Pardon me as my ADD has kicked in. How did Jesus heal? He healed by His spoken Word. What does John 1:1 say about the Word? In the beginning, was the Word, and the Word was with God and was God. Who was the Word? It is Jesus! Where was Jesus in the Creation account? Genesis 1:3 is where we see the Word appear. God spoke what? He spoke words, and what does He create? He creates light. And who is the light of the world? John 8:12 tells us that it is Jesus is the light of the world. 1 John 1:5-7 has a few words on the light as well. So Jesus truly healed the slave in Himself and through Himself as He is the Word and the Light.
Now what we also see is that Jesus affects people regardless of race as we most likely have 3 different races here with the Jews, Gentile, and slave. We see 3 different social and economic situations, and we could have 3 different religions. The intersection of it all is Jesus who brings them all together. There really is a whole lot going on in this passage that shows us how Jesus is all-powerful over the biggest social and cultural barriers. We need to see beyond these cultural barriers as well.
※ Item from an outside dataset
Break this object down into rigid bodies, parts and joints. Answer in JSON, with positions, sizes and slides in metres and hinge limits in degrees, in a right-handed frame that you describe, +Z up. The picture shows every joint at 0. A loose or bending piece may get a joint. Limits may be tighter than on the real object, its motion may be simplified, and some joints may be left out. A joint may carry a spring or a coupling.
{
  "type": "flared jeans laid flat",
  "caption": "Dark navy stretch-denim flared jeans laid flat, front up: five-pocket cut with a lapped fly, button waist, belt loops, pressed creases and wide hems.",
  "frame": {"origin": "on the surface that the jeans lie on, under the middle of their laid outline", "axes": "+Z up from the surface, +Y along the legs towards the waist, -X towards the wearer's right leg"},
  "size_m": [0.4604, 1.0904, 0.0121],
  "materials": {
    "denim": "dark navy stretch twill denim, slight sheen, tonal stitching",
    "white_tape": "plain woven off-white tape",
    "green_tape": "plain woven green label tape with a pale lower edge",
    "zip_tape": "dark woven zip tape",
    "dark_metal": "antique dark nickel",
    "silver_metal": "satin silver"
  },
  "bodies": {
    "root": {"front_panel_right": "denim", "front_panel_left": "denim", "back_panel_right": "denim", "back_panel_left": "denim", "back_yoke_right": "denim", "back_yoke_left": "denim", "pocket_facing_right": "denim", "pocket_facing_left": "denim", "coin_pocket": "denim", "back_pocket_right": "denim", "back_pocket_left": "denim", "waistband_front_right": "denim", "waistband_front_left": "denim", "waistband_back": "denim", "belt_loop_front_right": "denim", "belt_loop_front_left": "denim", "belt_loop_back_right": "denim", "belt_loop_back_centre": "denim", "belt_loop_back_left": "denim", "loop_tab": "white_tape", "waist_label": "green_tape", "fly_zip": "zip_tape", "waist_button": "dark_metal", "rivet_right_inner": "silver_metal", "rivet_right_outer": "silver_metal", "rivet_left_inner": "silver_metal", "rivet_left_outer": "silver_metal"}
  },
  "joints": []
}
If you read today’s reading along with the Matthew passage, there appears to be a contradiction. However, what we miss today are the norms of the culture of that day. People of standing would send messengers to speak on their behalf all the time. It would be like an ambassador speaking for the President today. It was considered to be speaking to the person themselves when a messenger would speak. Therefore, in speaking to the centurion’s messengers, Jesus was dealing with the man himself. When the messengers speak the words from the centurion of how his servants would do this as he commanded, they were truly carrying out his instructions directly. Therefore, there is not a contradiction when we understand this practice.
In my opinion, the most amazing thing in this passage is the faith of the centurion. He was a Roman soldier which typically are viewed negatively in Scripture especially by the Jews. They would use their position and power to take advantage of the Jews. The fact that the man trusted that Jesus would not need to come to his home but only speak the words would be big for a Jew, but even more miraculous for a pagan Gentile to do. How might we better understand this? Think of him more as an atheist/agnostic who was trusting and believing in Jesus’ spoken words. Notice what Jesus says in verses 9-10. His faith was big and he trusted in Jesus more than anyone else in all of Israel. That speaks volumes on his faith.
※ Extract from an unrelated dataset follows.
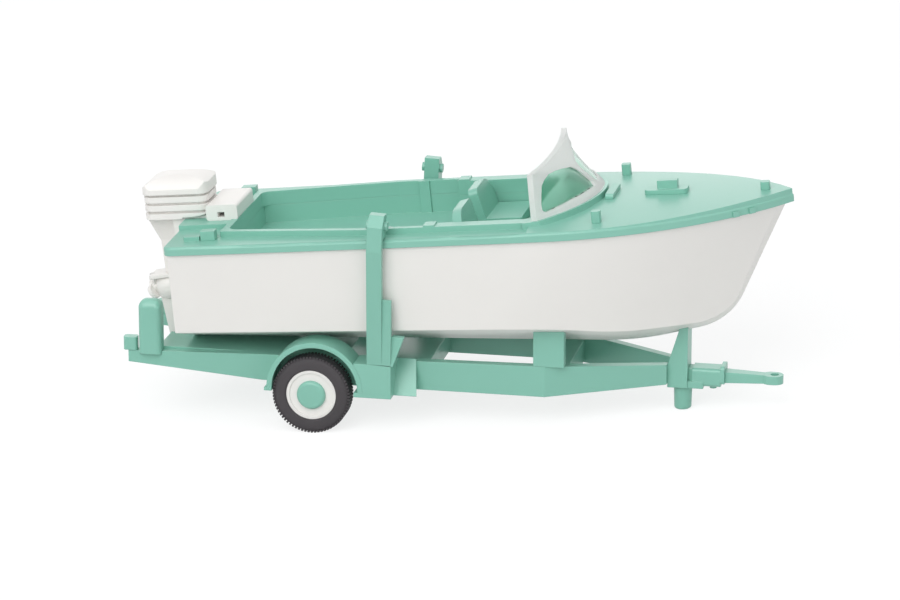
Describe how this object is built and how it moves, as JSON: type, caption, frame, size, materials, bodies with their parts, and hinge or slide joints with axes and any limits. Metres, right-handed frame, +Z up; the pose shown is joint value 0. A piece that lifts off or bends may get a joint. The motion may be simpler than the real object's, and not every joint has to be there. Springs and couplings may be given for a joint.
{
  "type": "model speedboat on a trailer",
  "caption": "Small plastic model of an open speedboat with an outboard motor, strapped on a two-wheeled boat trailer.",
  "frame": {"origin": "centre of the bounding box's underside, on the floor that the wheels and the leg stand on", "axes": "+X towards the bow and the drawbar, +Y to port, +Z up"},
  "size_m": [0.0668, 0.0248, 0.0263],
  "materials": {
    "mint_plastic": "satin moulded plastic",
    "white_plastic": "satin moulded plastic",
    "frosted_plastic": "frosted translucent plastic",
    "clear_plastic": "clear polished plastic",
    "tyre_black": "matt, finely ribbed",
    "steel": "drawn pin"
  },
  "bodies": {
    "boat_and_trailer": {"axle_beam": "mint_plastic", "bow_chock": "mint_plastic", "bow_cleat": "mint_plastic", "bow_lights": "mint_plastic", "cockpit_tub": "mint_plastic", "coupling_sleeve": "mint_plastic", "deck": "mint_plastic", "deck_posts": "mint_plastic", "drawbar": "mint_plastic", "fender_port": "mint_plastic", "fender_starboard": "mint_plastic", "front_bar": "mint_plastic", "horn": "mint_plastic", "hull": "white_plastic", "hull_bracket_port": "mint_plastic", "hull_bracket_starboard": "mint_plastic", "knee_bar": "mint_plastic", "motor_cowl": "white_plastic", "motor_gearcase": "white_plastic", "motor_leg": "white_plastic", "motor_mount": "white_plastic", "motor_propeller": "white_plastic", "rail_port": "mint_plastic", "rail_starboard": "mint_plastic", "seat_port": "mint_plastic", "seat_starboard": "mint_plastic", "stanchion_foot_port": "mint_plastic", "stanchion_foot_starboard": "mint_plastic", "stanchion_port": "mint_plastic", "stanchion_starboard": "mint_plastic", "stern_blocks": "mint_plastic", "support_leg": "mint_plastic", "tail_lamps": "mint_plastic", "tail_plate": "mint_plastic", "tail_post_port": "mint_plastic", "tail_post_starboard": "mint_plastic", "window_panes": "clear_plastic", "windscreen": "frosted_plastic"},
    "wheelset": {"axle": "steel", "hub_cap_port": "mint_plastic", "hub_cap_starboard": "mint_plastic", "tyre_port": "tyre_black", "tyre_starboard": "tyre_black", "wheel_rim_port": "white_plastic", "wheel_rim_starboard": "white_plastic"}
  },
  "joints": [
    {"name": "wheelset_spin", "type": "hinge", "parent": "boat_and_trailer", "child": "wheelset", "pos_m": [-0.0138, 0, 0.0039], "axis": [0, 1, 0], "continuous": true}
  ]
}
What does this say to us? Who do you relate to most in this passage? Are you like the slave who is sick and just needs healing? Are you like the Jews who are trying to help a person? Are you like the centurion who will trust even the spoken word of Jesus? We can always go deeper into this application, but honestly, I am convicted of my lack of faith. I find myself doubting more than believing. Lord, help my faith to be more like the centurion!